Here’s a question for the lads. If you had the face and body of Hugh Jackman, the power to beat the living bejaysus out of any living being (plus the power to heal yourself if, say, a mad elephant beat the bejaysus out of you) and if you knew you could never get sick or die – would you be saying to yourself, “Ah now here, I’m fed up of this crack. I’d like to go on kidney dialysis or something, maybe have a leg amputated in me old age. Feck it, I’d give anything for a heart attack or a stroke!”

No, I don’t think you’d be going down that road.

But Logan, well, he seems to fancy the idea. So off he goes to Tokyo, where the plan instantly goes down the jacks and he winds up in the middle of a violent mess involving Yakuza, ninjas and samurai – and a baddie named Viper (Sveltana Khodchenkova), a venomous mutant who likes to shed her skin and can kill with a kiss.

Which sounds a tad more intriguing than it is. As is the case with the average superhero nemesis these days, she’s not much of a villain, no more than Uma Thurman was as the similarly-gifted Poison Ivy in Batman and Robin.

But she’s a far more interesting character than Logan’s love interest, the old man’s granddaughter Mariko (Tao Okamoto). If she really had to be part of the story (no, I haven’t read the comics), did they really have to make this the most boring romance since that mopey young one fell for the dopey vampire? There’s no excuse for that.

All said, there’s not much call for this movie as a whole. It’s Jackman’s sixth outing as Wolverine and from where I’m sitting, that’s at least four too many.

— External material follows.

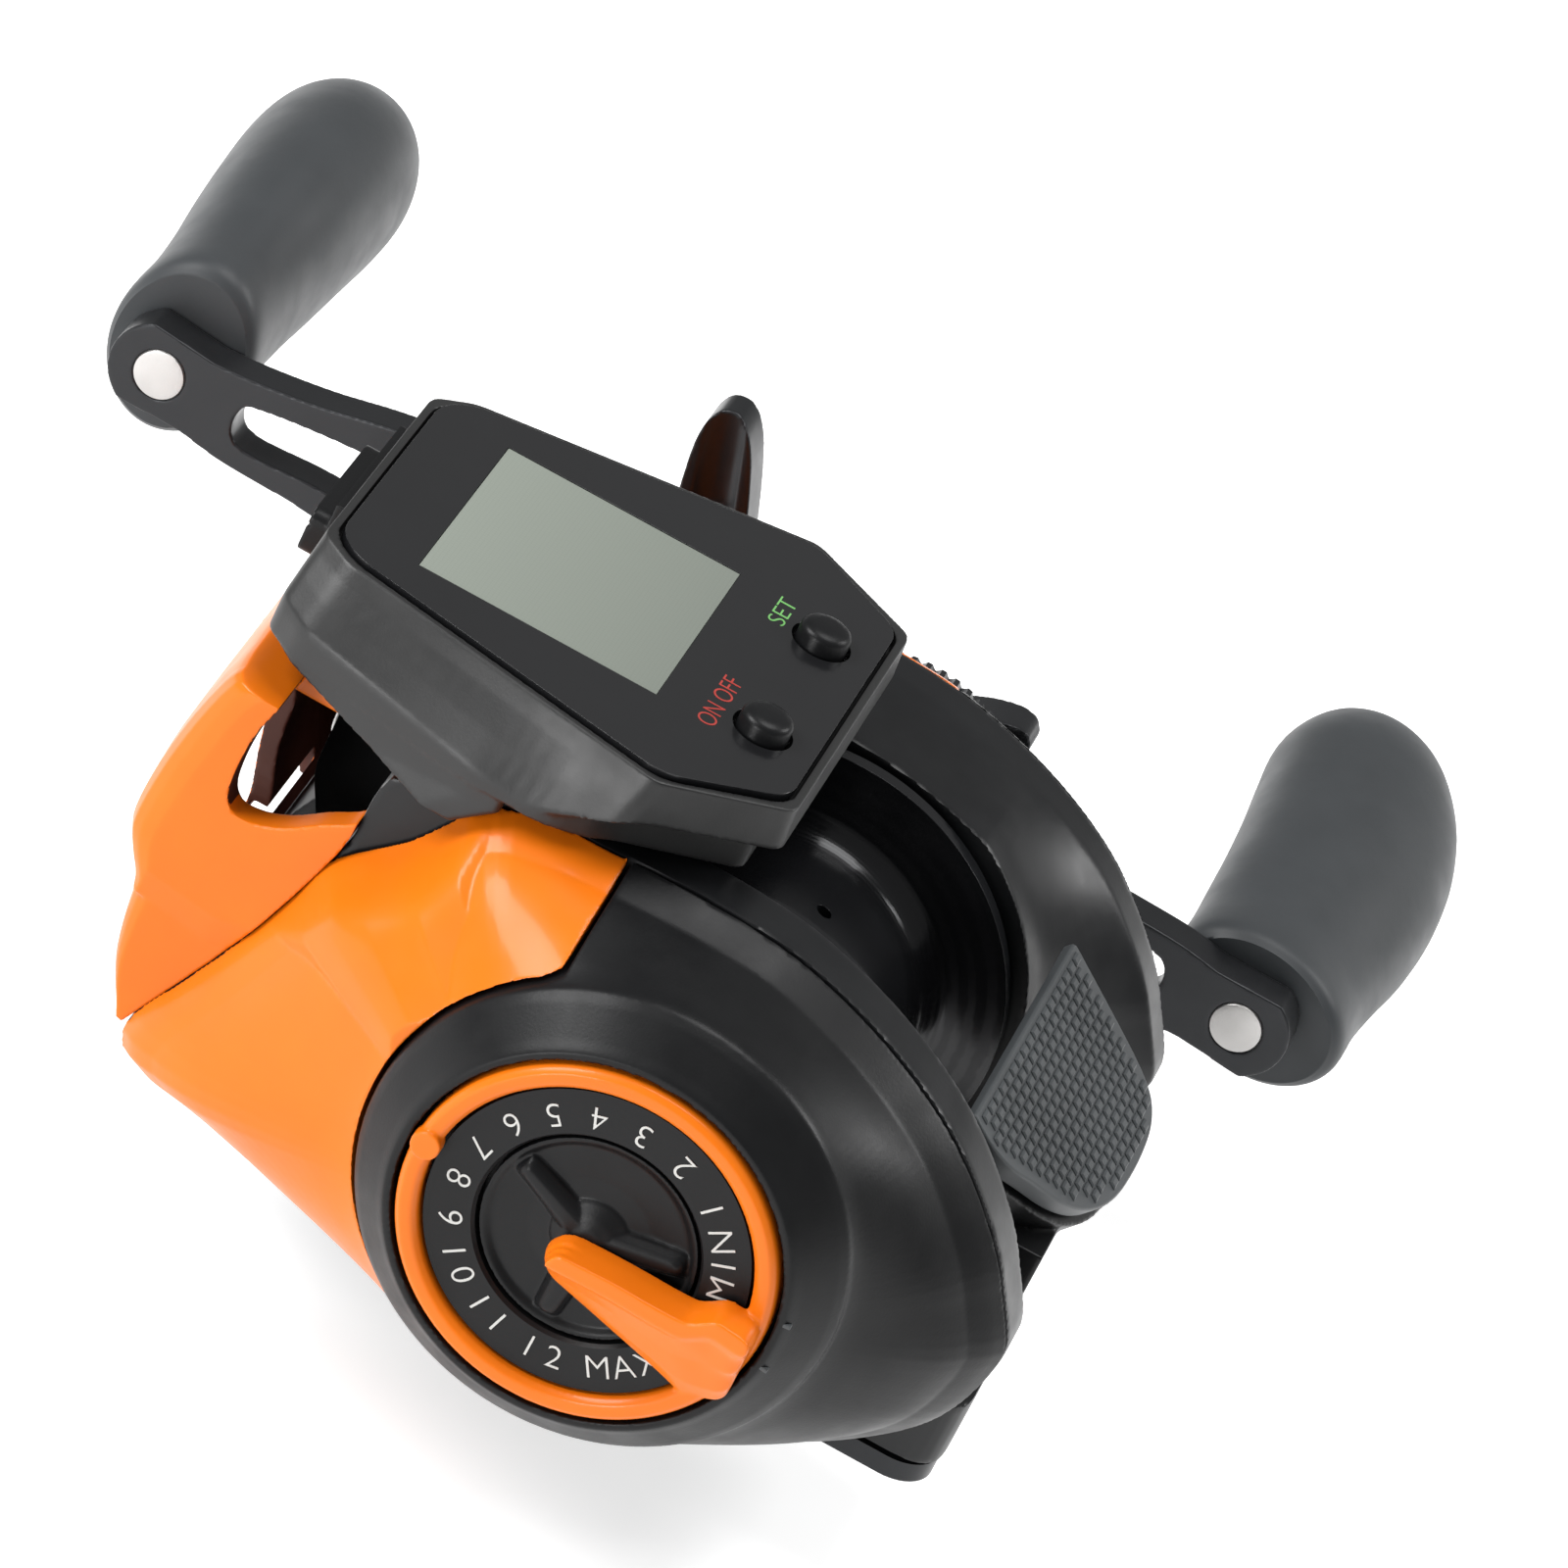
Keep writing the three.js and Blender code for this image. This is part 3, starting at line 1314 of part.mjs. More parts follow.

In fairness to director James Mangold (Walk The Line, 3:10 To Yuma) and his writers (including Christopher McQuarrie), it’s nice to see someone take this genre down a few notches, make it smaller and at least try to make it more human. At times, The Wolverine can feel almost like a crime drama.

There are times, too, when the obligatory action is very fine indeed, most notably the fight on top of a speeding bullet train.

But mostly, the feeling The Wolverine leaves you with is fatigue. Jackman is a decent actor and he gives the role plenty of welly here but even he must be wondering how many times we have to see him do his three-step trick – look tortured, get mad, butcher someone.

Several more times, I fear. Stick around for the closing credits if you fancy those little teasers.